GIVEN INSTRUCTION:
Find each line with the string "right" and copy it.

INFORMATION PROVIDED:
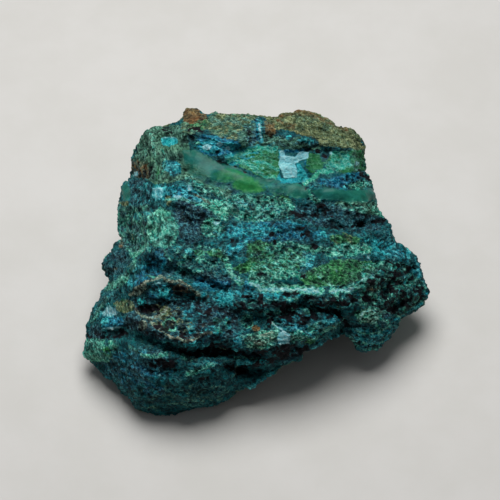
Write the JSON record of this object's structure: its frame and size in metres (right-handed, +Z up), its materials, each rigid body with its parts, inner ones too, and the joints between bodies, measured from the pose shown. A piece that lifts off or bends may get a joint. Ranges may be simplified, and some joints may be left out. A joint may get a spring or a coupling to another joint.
{
  "type": "chrysocolla specimen",
  "caption": "Rough broken stone with a layered blue-green display side, a weathered crust, an overhanging lip and a flat spot to rest on.",
  "frame": {"origin": "centre of the footprint's box, on the surface that the stone rests on", "axes": "+Z up, +X to the right along the stone's longest side, -Y towards the viewer of the display side"},
  "size_m": [0.0894, 0.0754, 0.0454],
  "materials": {
    "chrysocolla": "rough, banded teal, mint, blue and black mineral with small glassy patches"
  },
  "bodies": {
    "root": {"stone": "chrysocolla"}
  },
  "joints": []
}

RESPONSE TO THIS EXERCISE:
Write the JSON record of this object's structure: its frame and size in metres (right-handed, +Z up), its materials, each rigid body with its parts, inner ones too, and the joints between bodies, measured from the pose shown. A piece that lifts off or bends may get a joint. Ranges may be simplified, and some joints may be left out. A joint may get a spring or a coupling to another joint.
  "frame": {"origin": "centre of the footprint's box, on the surface that the stone rests on", "axes": "+Z up, +X to the right along the stone's longest side, -Y towards the viewer of the display side"},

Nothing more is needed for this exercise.